Lemahnya pengawasan justru memberikan peluang lahirnya pabrik-pabrik gelap
narkotika seperti kasus pabrik narkotika Cikende yang terbongkar pada 2005.
Dalam praktiknya peredaran prekursor tidak hanya diatur dalam UU Narkotika
tetapi juga diatur dalam Peraturan Menteri Perdagangan Nomor 47/M
Dag/PER/7/2012 tentang ketentuan ekspor prekursor non-farmasi. Kebijakan itu
justru berpotensi disalahgunakan dan dengan pengawasan peredaran yang lemah dan
akses yang mudah maka bukan tidak mungkin potensi penyalahgunaannya semakin
tinggi.
Ketiga, persoalan penegakan hukum yang belum mencerminkan rasa keadilan. MaPPI
FHUI dalam kajian tentang Indeksasi Putusan Narkotika menemukan sedikitnya ada
empat masalah dalam penegakan hukum, yakni:
a)
Penangkapan terhadap 28 orang pengguna atas kepemilikan sabu-sabu kurang dari
0,5 gram. Padahal jumlah gram minimal untuk dapat dilakukan proses pro-justitia untuk jenis sabu-sabu adalah sejumlah satu gram;
b) Penegak hukum cenderung
mengenakan pasal berlapis kepada tersangka/pengguna. Hal itu menutup peluang
bagi pelaku untuk mendapatkan diversi;
c) Alat bukti yang dipakai oleh
penegak hukum dalam menjerat pelaku pada umumnya hanya dua orang saksi yang
merupakan penyidik dan surat periksa laboratorium;
d) Dalam mengadili perkara
narkotika, hakim seringkali mengabulkan tuntutan jaksa tanpa pertimbangan dan
analisis yang cukup kuat serta tidak mempertimbangkan pidana alternatif selain
pemenjaraan.
Selain itu, kasus narkotika
merupakan jenis perkara yang paling banyak dikenakan tuntutan pidana mati
dibandingkan dengan perkara pidana lainnya. Ditemukan 28 perkara narkotika yang
dituntut dengan hukuman mati. Dalam pelaksanaannya, penjatuhan pidana mati juga
memunculkan banyak persoalan. Dalam kasus Humprey, misalnya, Ombudsman justru
menyatakan ada maladministrasi dalam pelaksanaan eksekusi mati terhadap Humprey
yang tertuang dalam laporan Nomor. 0793/LM/VIII/Jkt. Eksekusi mati tersebut
dilakukan pada masa proses grasi berjalan yaitu sebelum masa 72 jam notifikasi
berakhir.
Keempat, munculnya overcrowding Lapas. Dari total daya tampung sebanyak 124.162 orang, pada
kenyataannya kini ada sebanyak 246.602 orang Warga Binaan Pemasyarakatan (WBP)

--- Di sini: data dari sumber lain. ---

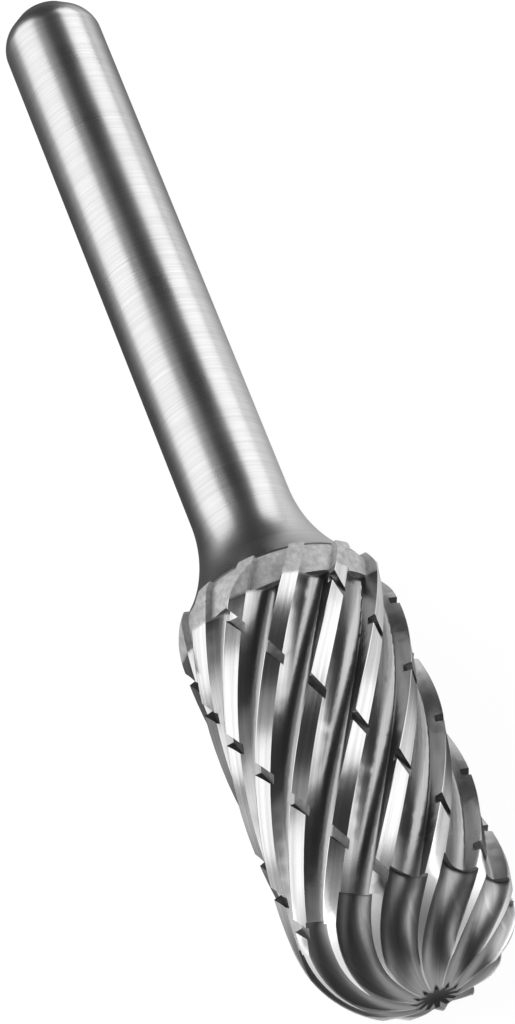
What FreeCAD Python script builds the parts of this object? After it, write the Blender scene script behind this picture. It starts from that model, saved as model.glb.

yang menghuni Lapas dan Rutan di seluruh wilayah Indonesia. Narkotika
menyumbang hampir setengah penghuni Lapas, padahal overcrowding mengakibatkan beban tinggi pada negara sehingga Lapas tidak mampu
memenuhi hak para terpidana, khususnya pengguna dan pecandu narkotika yang
membutuhkan penanganan kesehatan dan lingkungan yang sehat.
Kelima, pemerintah gagal dalam melindungi warga negara yang merupakan korban
narkotika. Pemerintah berulang kali menyebutkan bahwa salah satu fokus
penanganan narkotika adalah penyelamatan pecandu dan pengguna narkotika.
Faktanya adalah praktik penegakan hukum selama ini masih menempatkan pecandu
dan pengguna narkotika dalam Lapas. Berdasarkan data Direktorat Jenderal
Pemasyarakatan (Ditjen PAS) Kementerian Hukum dan HAM, pada Mei 2018 terdapat
sebanyak 30.641 penghuni Lapas yang merupakan pengguna dan pecandu narkotika.
Masuknya para pecandu dan pengguna ke dalam Lapas adalah fakta gagalnya
penanganan narkotika.
Oleh karena itu, dimohon kepada
pemerintah untuk; pertama, melakukan evaluasi pelaksanaan UU Narkotika. Kedua,
membentuk pengawasan satu pintu untuk izin prekursor narkotika. Ketiga,
menghentikan pemenjaraan terhadap pengguna narkotika dan mengedepankan
pendekatan kesehatan pada masalah narkotika.